The 2013 Honda Accord, for example, will get forward-collision and lane-departure warning systems and blind-spot detection systems. The Toyota Camry got blind-spot detection in 2012. GM’s Chevy Equinox, Buick Encore, and GMC Terrain, along with the Dodge Charger and other Chrysler models, are among the models that started getting forward-looking collision-warning systems in 2012. “You see steps toward autonomous driving—that’s exactly the transition that’s sharpening, and that’s what this is the beginning of,” says John Capp, director of active safety technologies at GM.

Automakers are combining sensor data, too. GM, for example, is touting sensor fusion in its 2013 Cadillac XTS. While a front-mounted radar unit has an 18-degree field of view, allowing you to see another car cutting into your lane only after it’s partway there, adding a camera with a 45-degree view angle and fusing the data provides earlier warning and smoother automated deceleration if necessary. “Camera and radar systems talking to each other are starting to show up on the marketplace, and this progression will go on,” Capp added.

Blind spotting: This wing-mirror-mounted camera is part of a system that warns when you are veering from the lane, or about to crash.

Some studies have shown that such features can reduce accidents and insurance claims. That’s a clear benefit, considering that 32,788 people were killed in vehicle crashes in 2010 in the United States alone, and that driver distraction is increasing.

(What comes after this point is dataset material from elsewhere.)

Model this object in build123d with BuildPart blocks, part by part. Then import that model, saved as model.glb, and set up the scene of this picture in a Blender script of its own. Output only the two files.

The trend toward more active safety technologies is not being driven by regulatory mandates. Rather, the industry is responding to the falling costs of sensors and computers that drive the systems, and to a growing awareness of the technologies’ marketing benefit in showrooms, says Steven Bayless, director of telecommunications and telematics at the Intelligent Transportation Society of America, a nonprofit industry and advisory group.

“The fact is, the auto industry is taking a cue from the consumer electronics and IT industries, and realizing people are buying cars because of their geek value and because of the technology in them,” he says. “It doesn’t have to be the Google driverless car. It can be a simple system with ultrasound or a camera that lights up a warning on the dashboard or rearview mirror. Those are, potentially, selling points that do not carry a huge incremental cost.”

Some models are moving to electrified steering—eliminating the clunky hydraulic system for an electrically actuated system. Electrified steering not only increases fuel efficiency but allows for things like automated parallel parking. With a few ultrasonic sensors on the bumper, the driver only has to keep his foot on the brakes to control the speed, and the car takes over the steering for parallel parking.

As more models become saturated with sensing technologies, the next big shift could see cars transmit data between each other. When cars network with one another, they can broadcast data about rapid slowdowns or a wheel-slippage possibly caused by icing. Such information will hop among cars—including ones coming in the other direction—to notify drivers approaching the problem areas. “As we advance, there will be a much bigger need to connect those two systems [data collection and data transfer],” says Boyadjis.

Of course, Mercedes and Volvo—long among the industry’s leaders both in innovating and deploying such technology—are not standing still. Volvo last year even demonstrated “road trains,” in which a row of closely spaced Volvos autonomously follow a lead truck, like a set of bicyclists drafting each other. This could help avoid traffic jams and reduce fuel consumption.

“It’s a continuous evolution of these technologies,” says Alan Hall, director of technology communications at Ford. “We view these and develop them as safety features, and it’s really about moving beyond passive safety.”